Photo by Microsoft Copilot on Unsplash

The Day Claude Forgot Its Own Instructions

Last month, I fed a leading language model a 50,000-token document about quantum computing, asked it to summarize the key findings, and then posed a follow-up question about something mentioned in the opening paragraph. The model confidently told me that concept wasn't discussed anywhere in the document. It wasn't hallucinating—it simply couldn't see information that was technically within its context window but had been psychologically "forgotten" by the attention mechanism.

This isn't a rare glitch. It's a systematic problem that nobody talks about, and it's costing companies millions in productivity losses.

Understanding Context Windows and Attention Decay

Modern language models work with something called a "context window"—basically, the amount of text the model can theoretically see at once. GPT-4 can handle 128,000 tokens. Claude 3 pushes toward 200,000. Gemini advertises a 1 million token window. Numbers that sound impressive until you actually try to use them.

The problem isn't capacity. The problem is attention.

Transformer models—the architecture behind ChatGPT, Claude, and most modern AI systems—use something called the attention mechanism. Picture it like this: when processing a sentence, the model looks at each word and calculates which other words are most important to understanding it. This happens in "layers," with each layer refining the relationships and importance scores.

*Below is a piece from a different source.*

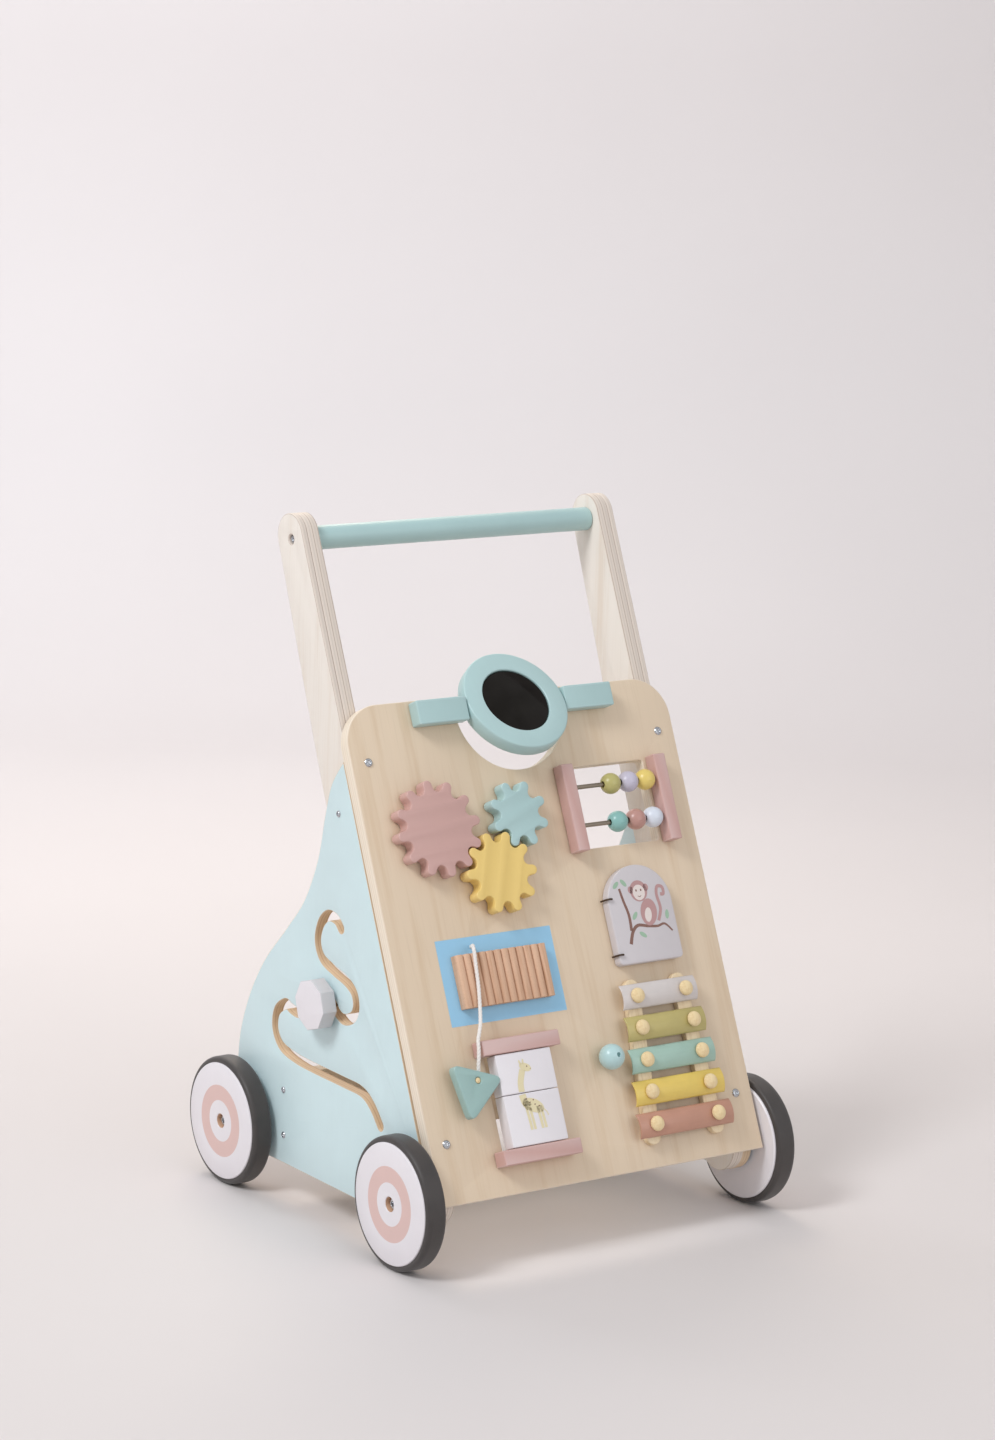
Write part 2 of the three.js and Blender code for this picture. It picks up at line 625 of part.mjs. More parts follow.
function buildGuiro() {
  const { x0, x1, s0, s1, height, ridges, grooveHalf, grooveDepth } = GUIRO;
  const pitch = (x1 - x0) / ridges;
  const points = [new THREE.Vector2(x1, GAP), new THREE.Vector2(x1, height)];
  for (let i = ridges - 1; i > 0; i -= 1) {
    const x = x0 + i * pitch;
    points.push(new THREE.Vector2(x + grooveHalf, height));
    points.push(new THREE.Vector2(x, height - grooveDepth));
    points.push(new THREE.Vector2(x - grooveHalf, height));
  }
  points.push(new THREE.Vector2(x0, height), new THREE.Vector2(x0, GAP));
  // The section is drawn as (x, h); turning it up the slope makes its own +Z run down the slope.
  const geometry = extrude(polygon(points), -s1, -s0);
  geometry.rotateX(Math.PI / 2);
  addMesh(panelFrame, "guiro_block", geometry, material("redwood"));
}

// Route of the string in the panel frame, from the mouth of its hole to the scraper's top edge.
const STRING_ROUTE = [
  [-78, 184.5, 0.4],
  [-78.5, 184.6, 3],
  [-80, 184.4, 6],
  [-81.9, 183, 9],
  [-82.9, 179.4, 10.6],
  [-83.4, 172, 10.2],
  [-84, 164, 10],
  [-84.9, 154, 9.9],
  [-86.2, 145, 9.9],
  [-88, 136, 10.2],
  [-90.7, 127, 11.4],
  [-94.2, 120.3, 12.8],
  [-97.3, 114.4, 13.7],
  [-98.5, 108, 13.9],
  [-99.4, 102, 13],
  [-99.9, 96.8, 11.3],
  [-100, 92.5, 10],
];

function buildString() {
  const route = new THREE.CatmullRomCurve3(STRING_ROUTE.map(([x, s, h]) => new THREE.Vector3(x, s, h)));
  const section = new THREE.Shape();
  section.absarc(0, 0, STRING.radius, 0, 2 * Math.PI, false);
  const geometry = new THREE.ExtrudeGeometry(section, { steps: 24, extrudePath: route, curveSegments: 4 });
  addMesh(panelFrame, "scraper_string", geometry, material("white", 0.9));
}

function buildScraper() {
  const { x, s, reach, corner, turn, h0, thickness, holeX, holeS } = SCRAPER;
  const corners = [0, 120, 240].map((degrees) => {
    const angle = THREE.MathUtils.degToRad(degrees + turn);
    return new THREE.Vector2(x + reach * Math.cos(angle), s + reach * Math.sin(angle));
  });
  const cuts = [pin("z", h0 - 1, h0 + thickness + 1, 2.4, { x: holeX, y: holeS }, 12)];
  const geometry = carve(extrude(roundedPolygon(corners, corner), h0, h0 + thickness, 5), { cuts });
  addMesh(panelFrame, "scraper", geometry, material("teal", 0.5));
}

// ---- Flip blocks ------------------------------------------------------------------------------------

function buildFlipBlocks() {
  const { x, halfBar, halfBlock, barHeight, barDepth, thickness, axisH } = FLIP;
  const seat = FLIP_ROD.seat + GAP;
  const along = { x, z: axisH };
  const lowerTop = FLIP_S.lowerBar + barHeight;
  const bars = [
    ["flip_bar_lower", FLIP_S.lowerBar, lowerTop - seat, lowerTop + 1],
    ["flip_bar_upper", FLIP_S.upperBar, FLIP_S.upperBar - 1, FLIP_S.upperBar + seat],
  ];
  for (const [name, s0, from, to] of bars) {
    const bar = box(x - halfBar, x + halfBar, s0, s0 + barHeight, GAP, barDepth);
    const cuts = [pin("y", from, to, FLIP_ROD.bore, along)];
    addMesh(panelFrame, name, carve(bar, { cuts }), material("pink", 0.5));
  }
  const blocks = [
    ["flip_block_lower", FLIP_S.lowerBlock, FLIP_S.split],
    ["flip_block_upper", FLIP_S.upperBlock, FLIP_S.upperBlockTop],
  ];
  for (const [name, s0, s1] of blocks) {
    const block = box(x - halfBlock, x + halfBlock, s0, s1, axisH - thickness / 2, axisH + thickness / 2);
    const cuts = [pin("y", s0 - 1, s1 + 1, FLIP_ROD.bore, along)];
    addMesh(panelFrame, name, carve(block, { cuts }), material("white"));
  }
  const rod = pin("y", lowerTop - FLIP_ROD.seat, FLIP_S.upperBar + FLIP_ROD.seat, FLIP_ROD.radius, along);
  addMesh(panelFrame, "flip_rod", rod, material("sand"));
}

// ---- Xylophone --------------------------------------------------------------------------------------

function railX(side, s) {
  const [topX, bottomX] = RAIL_ENDS[side];
  return topX + ((bottomX - topX) * (RAIL.topS - s)) / (RAIL.topS - RAIL.bottomS);
}

function barS(index) {
  return XYLO.firstS - index * XYLO.pitch;
}

// Top of a key's crown above the panel's face.
const KEY_CROWN = RAIL.height + GAP + XYLO.sagitta + XYLO.plate;

function buildRail(side) {
  const half = RAIL.width / 2;
  const topX = railX(side, RAIL.topS);
  const bottomX = railX(side, RAIL.bottomS);
  const shape = new THREE.Shape();
  shape.absarc(topX, RAIL.topS - half, half, 0, Math.PI, false);
  shape.absarc(bottomX, RAIL.bottomS + half, half, Math.PI, 2 * Math.PI, false);
  shape.closePath();
  const headBase = KEY_CROWN + GAP;
  const adds = XYLO_LENGTHS.map((_, i) => {
    const profile = [
      [0, RAIL.height - 1], [PEG.shank, RAIL.height - 1], [PEG.shank, headBase], [PEG.radius, headBase],
      [PEG.radius, headBase + 1], [PEG.radius * 0.7, headBase + PEG.dome * 0.8], [0, headBase + PEG.dome],
    ];
    const peg = turned(profile, 10);
    peg.rotateX(Math.PI / 2);
    return peg.translate(railX(side, barS(i)), barS(i), 0);
  });
  const geometry = carve(extrude(shape, GAP, RAIL.height, 5), { adds });
  addMesh(panelFrame, `xylophone_rail_${side}`, geometry, material("sand"));
}

// A key is a plate bent to a shallow arch across its width.
function buildKey(index, colour) {
  const { centre, width, sagitta, plate } = XYLO;
  const half = width / 2;
  const radius = (half * half + sagitta * sagitta) / (2 * sagitta);
  const sweep = Math.asin(half / radius);
  const base = RAIL.height + GAP;
  const steps = 5;
  const upper = [];
  const lower = [];
  for (let i = 0; i <= steps; i += 1) {
    const a = -sweep + (2 * sweep * i) / steps;
    const crown = radius * (Math.cos(a) - Math.cos(sweep));
    upper.push(new THREE.Vector2(radius * Math.sin(a), base + plate + crown));
    lower.push(new THREE.Vector2(radius * Math.sin(a), base + crown));
  }
  const section = polygon([...lower, ...upper.reverse()]);
  const geometry = extrude(section, -XYLO_LENGTHS[index] / 2, XYLO_LENGTHS[index] / 2);
  // The section is drawn as (s, h) and pushed along X.
  geometry.applyMatrix4(
    new THREE.Matrix4().makeBasis(
      new THREE.Vector3(0, 1, 0),
      new THREE.Vector3(0, 0, 1),
      new THREE.Vector3(1, 0, 0),
    ),
  );
  geometry.translate(centre, barS(index), 0);
  const cuts = ["left", "right"].map((side) =>
    pin("z", base - 1, KEY_CROWN + 2, PEG.hole, { x: railX(side, barS(index)), y: barS(index) }, 12),
  );
  addMesh(panelFrame, `xylophone_key_${index + 1}`, carve(geometry, { cuts }), material(colour, 0.35, 0.2));
}

// ---- Mallet and maze knob -----------------------------------------------------------------------------

function buildMallet() {
  const { x, s, ball, stick, stickLength, boreDepth } = MALLET;
  const centre = ball + GAP;
  const head = new THREE.SphereGeometry(ball, 16, 10).rotateX(Math.PI / 2).translate(0, 0, centre);
  const shaft = pin("z", centre - stickLength, centre, stick, {}, 10);
  const bore = pin("z", centre + ball - boreDepth, centre + ball + 1, 1.9, {}, 10);
  const geometry = carve(head, { adds: [shaft], cuts: [bore] });
  addMesh(panelFrame, "mallet", geometry.translate(x, s, 0), material("blue", 0.4));
}

// The peg slides in the slot, held by a plug inside; the knob turns on its outer end.
function buildMazeKnob() {
  const { y, z, across, turn, near, thickness, reach, hub, stem, plug } = KNOB;
  const face = -PANEL.halfWidth;
  const inner = face + SIDE.thickness;
  const flange = pin("x", face - near + GAP, face - GAP, hub, { y, z }, 16);
  const adds = [
    pin("x", face - near - reach, inner + 4, stem, { y, z }, 12),
    pin("x", inner + GAP, inner + 3.5, plug, { y, z }, 16),
  ];
  addMesh(walker, "maze_peg", carve(flange, { adds }), material("sand"));
  const radius = across / 2 / Math.cos(Math.PI / 8);
  const knob = pin("x", face - near - thickness, face - near, radius, {}, 8);
  knob.rotateX(THREE.MathUtils.degToRad(turn));
  knob.translate(0, y, z);
  const cuts = [pin("x", face - near - reach - GAP, face - near + 1, stem + GAP, { y, z }, 12)];
  addMesh(walker, "maze_knob", carve(knob, { cuts }), material("white", 0.5));
}

// ---- Assembly -------------------------------------------------------------------------------------------

const mediumGear = meshedGear(LARGE_GEAR, 10, MEDIUM_GEAR_BEARING);
const smallGear = meshedGear(mediumGear, 8, SMALL_GEAR_BEARING);

buildFrontPanel([LARGE_GEAR, mediumGear, smallGear]);
buildSidePanel("left_side_panel", -1);
buildSidePanel("right_side_panel", 1);
buildUpright("left_upright", -1);
buildUpright("right_upright", 1);
buildHandle();
buildCrossboard();
buildWheels();
buildMirror();
buildGear("gear_large", LARGE_GEAR, "pink");
buildGear("gear_medium", mediumGear, "yellow");
buildGear("gear_small", smallGear, "teal");
buildAbacus();
buildDoor();
buildGuiro();
buildString();
buildScraper();
buildFlipBlocks();
buildRail("left");
buildRail("right");
["lilac", "olive", "teal", "yellow", "rose"].forEach((colour, i) => buildKey(i, colour));
buildMallet();
buildMazeKnob();

export default walker;
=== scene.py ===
"""Baby walker: the visual model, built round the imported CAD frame.

Numbers are millimetres unless a comment says otherwise.
"""

import math

import bmesh
import bpy
from mathutils import Matrix, Vector
from mathutils.geometry import tessellate_polygon


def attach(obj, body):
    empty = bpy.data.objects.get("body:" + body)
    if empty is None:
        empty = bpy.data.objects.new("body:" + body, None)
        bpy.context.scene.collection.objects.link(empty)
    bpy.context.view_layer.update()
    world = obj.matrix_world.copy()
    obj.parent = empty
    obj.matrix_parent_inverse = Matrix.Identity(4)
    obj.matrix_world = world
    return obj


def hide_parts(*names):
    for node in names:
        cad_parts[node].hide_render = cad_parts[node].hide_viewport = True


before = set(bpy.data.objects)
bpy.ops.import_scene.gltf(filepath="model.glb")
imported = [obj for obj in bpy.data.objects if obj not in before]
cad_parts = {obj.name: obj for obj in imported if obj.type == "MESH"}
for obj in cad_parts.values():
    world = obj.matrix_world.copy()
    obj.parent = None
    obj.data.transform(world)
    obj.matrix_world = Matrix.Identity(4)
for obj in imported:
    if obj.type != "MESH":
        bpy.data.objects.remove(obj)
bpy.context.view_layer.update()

MM = 0.001
# The gap left between touching pieces.
GAP = 0.3

# ---- Frames ----

LEAN = math.radians(23.63)
PANEL_FOOT = Vector((0, -154.4, 53.7))
UP_SLOPE = Vector((0, math.sin(LEAN), math.cos(LEAN)))
OUTWARD = Vector((0, -math.cos(LEAN), math.sin(LEAN)))
ACROSS = Vector((1, 0, 0))


def frame_of(x_axis, y_axis, z_axis, place=(0, 0, 0)):
    """A rigid frame from its three axes and its place in millimetres."""
    turn = Matrix((x_axis, y_axis, z_axis)).transposed().to_4x4()
    return Matrix.Translation(Vector(place) * MM) @ turn


def at(x, y, z):
    """A move inside a frame, in millimetres."""
    return Matrix.Translation(Vector((x, y, z)) * MM)


def turned(axis, degrees):
    return Matrix.Rotation(math.radians(degrees), 4, axis)


PANEL = frame_of(ACROSS, UP_SLOPE, OUTWARD, PANEL_FOOT)
SIDE = frame_of((0, 1, 0), (0, 0, 1), (1, 0, 0))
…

But here's where it breaks down: as context gets longer, the attention mechanism gets noisier. Research from University of California and other institutions has shown that language models exhibit what researchers call "lost in the middle" syndrome—information in the middle of long documents receives dramatically less attention than information at the beginning or end. A document with 10,000 tokens? The model might miss 30-40% of the critical information in the middle sections, even though it technically "sees" the whole thing.

One study showed that when documents exceed 4,000 tokens, retrieval accuracy for facts in the middle of the document drops to less than 60%. By 8,000 tokens, it's worse than random chance for some information types.

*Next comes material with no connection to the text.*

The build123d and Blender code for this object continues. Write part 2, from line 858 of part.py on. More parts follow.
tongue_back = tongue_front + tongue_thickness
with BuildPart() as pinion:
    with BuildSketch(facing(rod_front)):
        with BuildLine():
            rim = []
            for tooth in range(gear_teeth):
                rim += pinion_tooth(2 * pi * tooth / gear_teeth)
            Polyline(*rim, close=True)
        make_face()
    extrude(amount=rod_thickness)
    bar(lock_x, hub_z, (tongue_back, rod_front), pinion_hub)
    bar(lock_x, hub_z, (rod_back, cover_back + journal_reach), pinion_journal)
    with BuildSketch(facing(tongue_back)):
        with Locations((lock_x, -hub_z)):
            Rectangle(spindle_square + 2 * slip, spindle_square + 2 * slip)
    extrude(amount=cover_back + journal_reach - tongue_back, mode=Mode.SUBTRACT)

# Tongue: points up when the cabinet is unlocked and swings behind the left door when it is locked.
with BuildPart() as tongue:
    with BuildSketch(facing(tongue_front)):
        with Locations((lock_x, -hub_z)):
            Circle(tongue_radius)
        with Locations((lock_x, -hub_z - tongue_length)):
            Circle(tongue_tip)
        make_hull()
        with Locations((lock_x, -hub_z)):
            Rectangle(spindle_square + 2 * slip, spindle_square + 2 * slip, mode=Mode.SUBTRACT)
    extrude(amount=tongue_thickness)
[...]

Why This Matters More Than You Think

Enterprise teams are discovering this the hard way. A legal firm loads an 80,000-word contract into their AI assistant, asks it to identify all liability clauses, and the model misses three critical sections. A research team asks Claude to analyze a 200-page paper and synthesize contradictory findings in the middle sections—it fails to notice the contradictions exist. A customer service team uses AI to handle complex support tickets that reference previous conversations, and the AI forgets what happened two messages ago despite having the full thread.

Companies are throwing context window size at the problem like it's a solution. It isn't. More tokens just mean the model has more opportunities to get distracted.

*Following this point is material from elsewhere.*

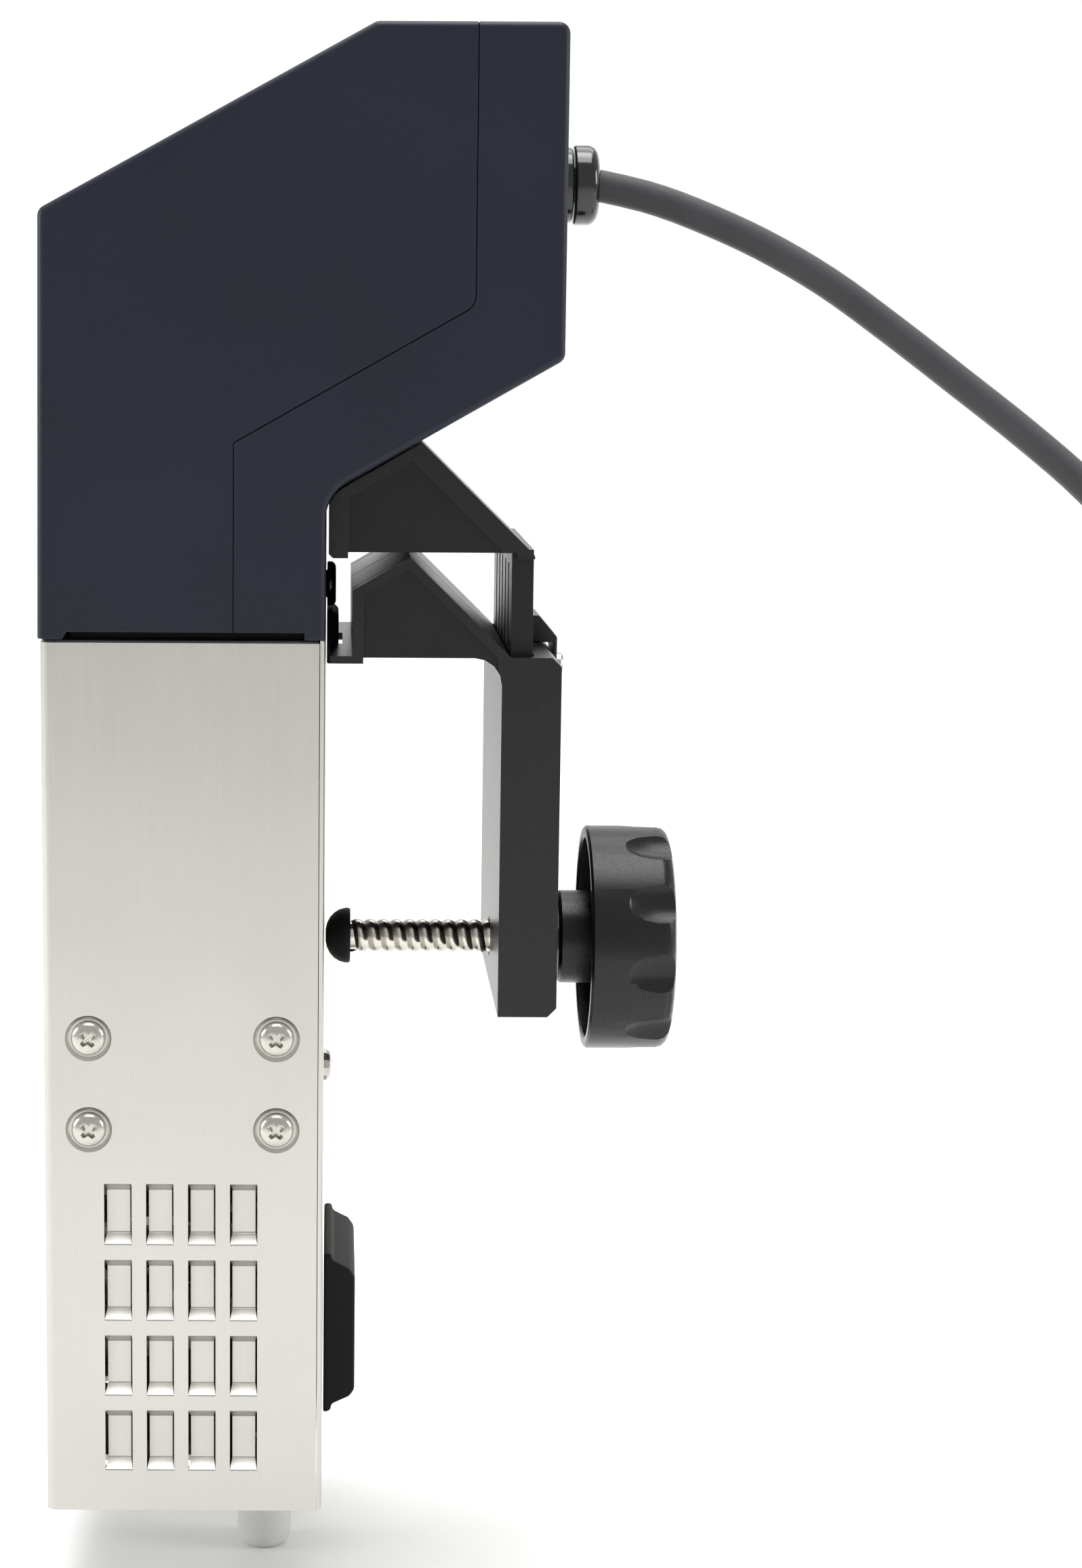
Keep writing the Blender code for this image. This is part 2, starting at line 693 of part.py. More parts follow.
def service_holes(target, level):
    """Holes through a plate for the shaft, the heater's legs and the probes."""
    reach = 6 * MM
    tools = [(rod_shape(SHAFT_RADIUS + RUN_GAP, -reach, reach), (SHAFT_X, 0, 0))]
    for x, y in leg_places():
        tools.append((rod_shape(HEATER_TUBE_RADIUS + GAP, -reach, reach), (x, y, 0)))
    for x, y in probe_places():
        tools.append((rod_shape(PROBE_RADIUS + GAP, -reach, reach), (x, y, 0)))
    cut(target, merged(tools), (0, 0, level))


def column_plates(steel, rubber):
    """Bottom plate, mounting plate at the top, and the gasket under the head."""
    bottom = inner_plate("bottom_plate", 0.6 * MM, SHEET * 1.25, steel)
    tools = [(rod_shape(NOZZLE_RADIUS + GAP, -5 * MM, 5 * MM, ROUND), (NOZZLE_X, 0, 0))]
    for x in (-56 * MM, -33.5 * MM):
        for y in (-36 * MM, -24 * MM, 24 * MM, 36 * MM):
            tools.append((rod_shape(4 * MM, -5 * MM, 5 * MM), (x, y, 0)))
    tools.append((rod_shape(9 * MM, -5 * MM, 5 * MM), (SHAFT_X, 0, 0)))
    cut(bottom, merged(tools))
    top = inner_plate("mounting_plate", COLUMN_HEIGHT - GAP - PLATE, PLATE, steel)
    service_holes(top, COLUMN_HEIGHT)
    front = -COLUMN_DEPTH + CORNER_TAB + SIDE_NOTCH_HEIGHT + GAP
    rear = -CORNER_TAB - GAP
    half = inner_limits()[1][1] - 2 * MM
    rim = 6 * MM
    level = COLUMN_HEIGHT
    thick = SIDE_NOTCH_HEIGHT
    ring = box_shape((front, -half, level), (rear, half, level + thick))
    gasket = add_object("column_gasket", ring, rubber)
    low = (front + rim, -half + rim, level - thick)
    cut(gasket, box_shape(low, (rear - rim, half - rim, level + 2 * thick)))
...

The real issue? There's an inverse relationship between context window size and processing reliability. Larger windows let you include more information, but attention quality degrades logarithmically. You get to choose: narrow windows with higher accuracy, or wide windows with Swiss-cheese reliability.

What's Actually Happening Inside the Model

Let's get specific about the mechanics. In a transformer's attention layer, every token calculates an "attention score" with every other token in the context. With a 128,000 token window, that's over 16 billion attention calculations. The model learns to compress and prioritize, essentially asking "which tokens matter most for predicting the next token?"

Early in a document, everything matters equally, so attention spreads relatively even. By the middle, the model has seen enough pattern-matching to start ignoring "unimportant" stuff. By the end, there's heavy concentration on recent tokens and information the model has already identified as critical.

This isn't a bug in the traditional sense. It's an optimization that works brilliantly for predicting the next word in a novel. It's catastrophic for actually retrieving specific information from a knowledge base you've provided.

The semantic meaning gets preserved—the model "knows" the information is there—but the ability to *access* it degrades. When models can't access information reliably, they start hallucinating with confidence, which is arguably worse than simply saying "I don't know."

What Teams Should Actually Do Right Now

The interim solution isn't sexier than you'd hope: retrieval-augmented generation (RAG). Instead of dumping your entire document into the context window, you keep documents in a searchable database and pull only the relevant chunks into the model for each query. It's slower, less elegant, and dramatically more effective.

Companies like Anthropic are also experimenting with different attention mechanisms and training approaches, but these are still research projects. They won't fix the problem next quarter.

If you're building AI systems that need to work with long documents: don't max out your context window and assume the problem is solved. Implement proper retrieval mechanisms. Break documents into logical sections. Ask your model to self-reference sections rather than relying on it to hold everything in mind simultaneously.

The context window is not your safety net. It's a window of opportunity, and like most windows, what you can see through it depends heavily on how you angle the light.